── Records supplied

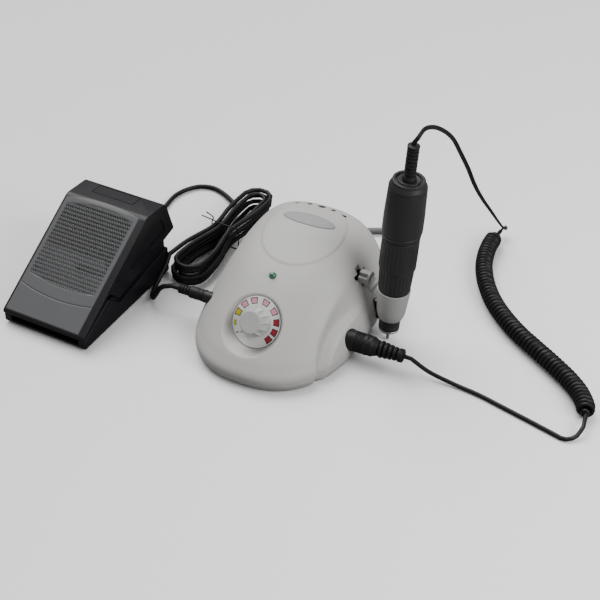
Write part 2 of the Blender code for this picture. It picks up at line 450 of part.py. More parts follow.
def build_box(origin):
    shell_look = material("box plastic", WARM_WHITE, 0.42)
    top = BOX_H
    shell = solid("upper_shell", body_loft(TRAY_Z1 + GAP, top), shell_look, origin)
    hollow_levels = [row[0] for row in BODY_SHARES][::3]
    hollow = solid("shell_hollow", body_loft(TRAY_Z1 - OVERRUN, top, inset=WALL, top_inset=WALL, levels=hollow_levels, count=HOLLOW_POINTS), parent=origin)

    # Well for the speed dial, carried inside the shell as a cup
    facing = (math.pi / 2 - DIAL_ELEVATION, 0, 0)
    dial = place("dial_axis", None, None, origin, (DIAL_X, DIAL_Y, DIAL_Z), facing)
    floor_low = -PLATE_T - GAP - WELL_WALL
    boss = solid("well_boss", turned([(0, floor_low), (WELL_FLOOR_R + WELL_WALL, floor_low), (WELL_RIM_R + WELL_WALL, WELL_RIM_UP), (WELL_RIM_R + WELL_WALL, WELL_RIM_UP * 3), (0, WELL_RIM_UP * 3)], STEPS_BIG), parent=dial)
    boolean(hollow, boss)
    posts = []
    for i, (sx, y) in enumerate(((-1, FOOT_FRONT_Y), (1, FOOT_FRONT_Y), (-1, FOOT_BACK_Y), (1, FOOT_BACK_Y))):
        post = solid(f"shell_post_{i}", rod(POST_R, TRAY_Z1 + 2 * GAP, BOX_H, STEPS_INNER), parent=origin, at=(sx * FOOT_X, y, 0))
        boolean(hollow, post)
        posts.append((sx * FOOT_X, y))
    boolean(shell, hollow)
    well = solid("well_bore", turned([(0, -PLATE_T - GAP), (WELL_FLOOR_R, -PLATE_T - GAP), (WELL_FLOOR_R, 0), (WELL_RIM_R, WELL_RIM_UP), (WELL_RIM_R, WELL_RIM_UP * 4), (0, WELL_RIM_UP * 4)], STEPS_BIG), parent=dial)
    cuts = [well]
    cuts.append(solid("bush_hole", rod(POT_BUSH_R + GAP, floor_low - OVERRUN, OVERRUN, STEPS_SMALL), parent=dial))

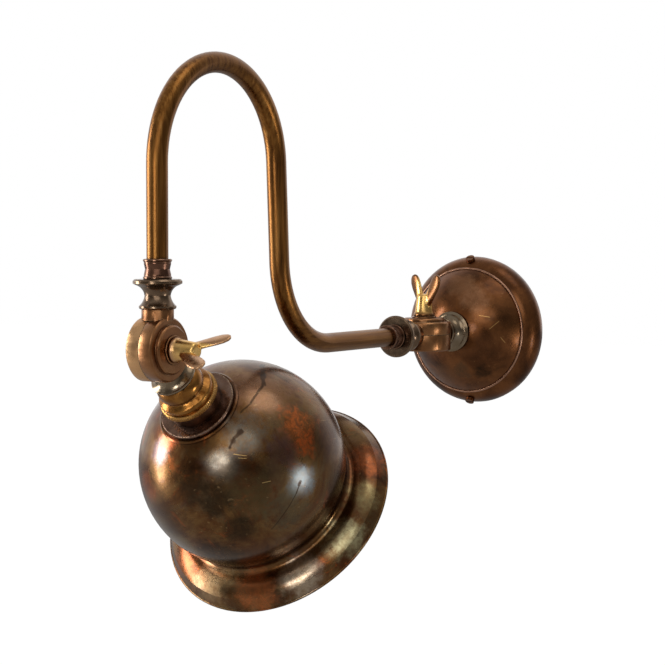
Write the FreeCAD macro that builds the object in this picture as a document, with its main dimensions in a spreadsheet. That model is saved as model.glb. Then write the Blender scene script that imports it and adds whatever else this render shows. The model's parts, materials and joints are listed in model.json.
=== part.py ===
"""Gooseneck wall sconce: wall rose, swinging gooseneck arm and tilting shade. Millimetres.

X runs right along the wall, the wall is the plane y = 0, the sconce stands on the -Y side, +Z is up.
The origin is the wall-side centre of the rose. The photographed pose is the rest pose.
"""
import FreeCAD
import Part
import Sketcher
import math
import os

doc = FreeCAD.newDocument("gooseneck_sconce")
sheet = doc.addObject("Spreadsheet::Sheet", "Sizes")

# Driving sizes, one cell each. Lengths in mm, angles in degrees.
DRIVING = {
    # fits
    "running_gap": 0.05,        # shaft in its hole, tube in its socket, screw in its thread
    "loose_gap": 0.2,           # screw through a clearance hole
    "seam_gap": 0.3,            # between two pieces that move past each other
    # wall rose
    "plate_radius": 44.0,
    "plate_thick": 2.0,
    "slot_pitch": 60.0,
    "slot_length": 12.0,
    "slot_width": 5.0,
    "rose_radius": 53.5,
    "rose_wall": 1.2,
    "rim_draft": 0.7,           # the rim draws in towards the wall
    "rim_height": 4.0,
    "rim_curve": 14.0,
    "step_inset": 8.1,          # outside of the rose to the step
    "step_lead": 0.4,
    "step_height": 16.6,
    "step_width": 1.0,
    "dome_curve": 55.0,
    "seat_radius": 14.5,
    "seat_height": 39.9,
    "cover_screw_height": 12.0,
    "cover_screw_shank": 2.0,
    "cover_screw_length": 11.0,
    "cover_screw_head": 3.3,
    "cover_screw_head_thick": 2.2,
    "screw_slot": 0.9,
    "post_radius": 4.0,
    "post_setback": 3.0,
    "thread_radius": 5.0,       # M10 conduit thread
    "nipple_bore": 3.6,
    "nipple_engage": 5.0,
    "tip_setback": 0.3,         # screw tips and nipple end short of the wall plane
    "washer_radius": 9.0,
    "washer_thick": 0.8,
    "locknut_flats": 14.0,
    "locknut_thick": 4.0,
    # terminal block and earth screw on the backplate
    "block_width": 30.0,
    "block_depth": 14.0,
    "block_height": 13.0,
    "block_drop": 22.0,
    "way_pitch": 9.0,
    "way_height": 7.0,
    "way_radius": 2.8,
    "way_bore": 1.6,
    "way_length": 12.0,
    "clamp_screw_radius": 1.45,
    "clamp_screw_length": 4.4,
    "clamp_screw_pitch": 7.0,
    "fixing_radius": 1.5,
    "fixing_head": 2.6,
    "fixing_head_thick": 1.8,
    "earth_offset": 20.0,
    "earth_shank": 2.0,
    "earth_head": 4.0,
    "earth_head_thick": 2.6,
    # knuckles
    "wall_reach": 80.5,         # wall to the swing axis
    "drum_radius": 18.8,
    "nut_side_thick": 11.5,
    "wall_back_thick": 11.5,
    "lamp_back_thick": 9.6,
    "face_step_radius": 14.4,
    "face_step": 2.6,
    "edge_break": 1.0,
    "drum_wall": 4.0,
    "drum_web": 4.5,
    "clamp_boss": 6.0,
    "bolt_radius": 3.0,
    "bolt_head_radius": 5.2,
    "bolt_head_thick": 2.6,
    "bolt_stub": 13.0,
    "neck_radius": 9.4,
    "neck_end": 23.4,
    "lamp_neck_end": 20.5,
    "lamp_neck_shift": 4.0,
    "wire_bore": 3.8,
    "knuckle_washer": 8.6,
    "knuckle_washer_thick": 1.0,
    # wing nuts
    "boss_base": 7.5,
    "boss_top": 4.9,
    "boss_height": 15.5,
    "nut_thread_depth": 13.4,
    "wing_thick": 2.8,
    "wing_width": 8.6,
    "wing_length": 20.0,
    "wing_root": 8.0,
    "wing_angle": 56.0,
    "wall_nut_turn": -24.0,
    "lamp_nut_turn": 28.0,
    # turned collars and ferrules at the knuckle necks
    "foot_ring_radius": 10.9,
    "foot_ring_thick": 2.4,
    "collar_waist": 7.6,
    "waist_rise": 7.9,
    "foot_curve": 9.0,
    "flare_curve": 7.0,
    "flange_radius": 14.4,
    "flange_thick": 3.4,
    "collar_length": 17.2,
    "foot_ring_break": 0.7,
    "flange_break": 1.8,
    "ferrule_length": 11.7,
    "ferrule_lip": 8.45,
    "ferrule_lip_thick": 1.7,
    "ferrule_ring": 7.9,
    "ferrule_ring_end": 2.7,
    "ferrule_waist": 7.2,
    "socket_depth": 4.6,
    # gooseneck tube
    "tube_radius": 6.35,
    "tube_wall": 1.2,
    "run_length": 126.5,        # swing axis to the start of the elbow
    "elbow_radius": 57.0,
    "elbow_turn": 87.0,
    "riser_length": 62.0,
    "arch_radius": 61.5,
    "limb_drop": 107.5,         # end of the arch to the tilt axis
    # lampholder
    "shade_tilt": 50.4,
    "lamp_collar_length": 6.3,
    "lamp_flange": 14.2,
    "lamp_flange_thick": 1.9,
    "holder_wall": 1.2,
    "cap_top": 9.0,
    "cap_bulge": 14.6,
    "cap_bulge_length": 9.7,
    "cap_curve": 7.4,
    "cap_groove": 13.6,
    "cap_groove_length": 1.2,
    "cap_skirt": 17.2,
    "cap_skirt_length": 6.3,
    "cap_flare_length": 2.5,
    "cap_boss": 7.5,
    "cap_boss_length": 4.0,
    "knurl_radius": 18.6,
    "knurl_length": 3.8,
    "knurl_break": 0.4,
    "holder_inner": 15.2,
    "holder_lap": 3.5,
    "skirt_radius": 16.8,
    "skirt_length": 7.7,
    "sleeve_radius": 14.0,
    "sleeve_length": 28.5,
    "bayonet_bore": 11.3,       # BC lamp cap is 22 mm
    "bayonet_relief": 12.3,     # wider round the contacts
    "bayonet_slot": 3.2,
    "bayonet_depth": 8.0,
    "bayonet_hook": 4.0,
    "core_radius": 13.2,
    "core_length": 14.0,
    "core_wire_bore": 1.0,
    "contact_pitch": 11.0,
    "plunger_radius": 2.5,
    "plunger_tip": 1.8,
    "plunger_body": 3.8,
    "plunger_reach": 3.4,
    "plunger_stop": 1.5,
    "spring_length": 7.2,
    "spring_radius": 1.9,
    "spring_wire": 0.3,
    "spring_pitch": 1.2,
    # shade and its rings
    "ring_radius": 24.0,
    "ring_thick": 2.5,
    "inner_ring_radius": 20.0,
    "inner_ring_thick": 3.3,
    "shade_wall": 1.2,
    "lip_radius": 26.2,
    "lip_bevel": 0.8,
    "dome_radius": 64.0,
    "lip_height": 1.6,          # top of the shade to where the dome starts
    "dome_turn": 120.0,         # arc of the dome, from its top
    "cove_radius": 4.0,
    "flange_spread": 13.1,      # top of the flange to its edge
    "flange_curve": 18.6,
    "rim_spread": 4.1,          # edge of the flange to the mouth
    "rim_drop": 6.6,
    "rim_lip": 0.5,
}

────

Brief: Repeat the entries above exactly, beginning at their first line and ending with the line that contains "levels=hollow_levels, count=HOLLOW_POINTS), parent=origin)", with nothing added.

Complete response:
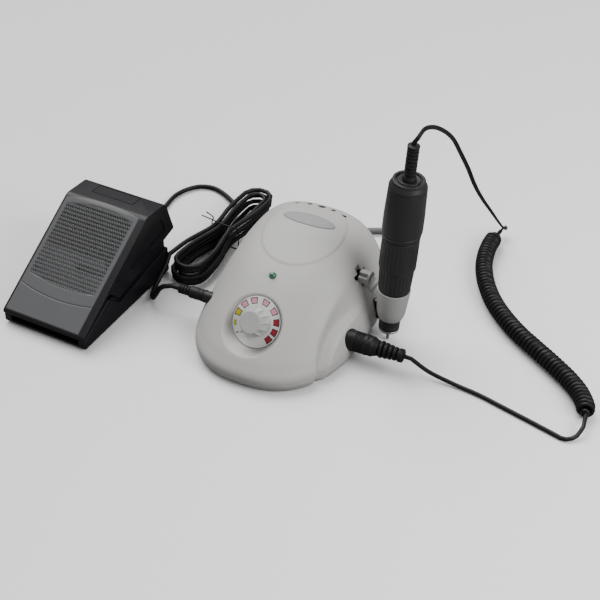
Write part 2 of the Blender code for this picture. It picks up at line 450 of part.py. More parts follow.
def build_box(origin):
    shell_look = material("box plastic", WARM_WHITE, 0.42)
    top = BOX_H
    shell = solid("upper_shell", body_loft(TRAY_Z1 + GAP, top), shell_look, origin)
    hollow_levels = [row[0] for row in BODY_SHARES][::3]
    hollow = solid("shell_hollow", body_loft(TRAY_Z1 - OVERRUN, top, inset=WALL, top_inset=WALL, levels=hollow_levels, count=HOLLOW_POINTS), parent=origin)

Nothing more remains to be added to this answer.